Maddie Mercado made her Reign debut and played for about 90 seconds. She was credited with no touches and no defensive actions. She sadly did not score a debut golazo in that time, but let's not hold that against her.

Going Forward: We should probably hold off on judging what she can do until she's played at least a number of minutes that can be expressed plurally.


Referee

Anya Voigt – 7

Referee Anya Voigt didn't have much to do, and she declined to insert herself into the match in unnecessary ways. She whistled only 10 fouls, four against the Reign and six against the Current, and showed no cards. Her management of the game was hands-off and sensible, an approach that worked well with a pair of teams that were often physical but seldom crossing a line.

It was, honestly, just a refreshingly smooth performance from a PRO ref. She might not have been asked to do much, but not being asked to do much and not doing much don't always correlate, and PRO has shown no hesitation in making inexplicable and game-altering decisions in situations that don't need them so far this season.


A Stray Thought...

As I wrote this eighth edition of Valkyratings 2024, I noticed that the Reign season has been defined by a lot of perfectly average, perfectly acceptable, perfectly professional performances. Those perfectly professional performances are often marred by One Fuckup that shouldn't have happened, and rarely salvaged by One Moment of true quality. While they haven't played smash-everybody soccer, they've played solid soccer, and much better soccer than their record credits them with.

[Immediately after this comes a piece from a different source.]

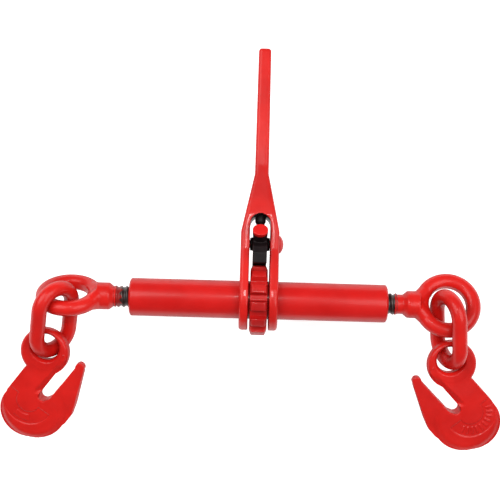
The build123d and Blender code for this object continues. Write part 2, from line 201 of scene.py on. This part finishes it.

The Reign have also played a style that doesn't seem to maximize the abilities of the personnel they have. Prolifically creative Ji So-yun sees the seams, but never has runners, and the beautiful balls go wanting. Aerially dominant Bethany Balcer gets into the mixer, and the cross she just needs a chance to challenge for never comes. Wicked crosser Sofia Huerta goes hard to the mat, but can't consistently get into an attacking position to deliver service because of the demands of the defensive structure – and when she tries anyway, the back line gets exploited.

The Reign have largely not played badly, but the Reign need to look at different ways of doing things. With the talent available to them, being defined by average, professional, competent performances is an underperformance, and at some point, that has to come back to tactics and game plan. They're dropping winnable points and failing to put their best pieces into their best positions to succeed.


Due to the short turnaround between matches and the 72+ hour replay embargo on NWSL+, we unfortunately already know how the next match turned out. Big thanks to the traveling supporters who gave it all they had, and I am not looking forward to rating the Cascadia disaster.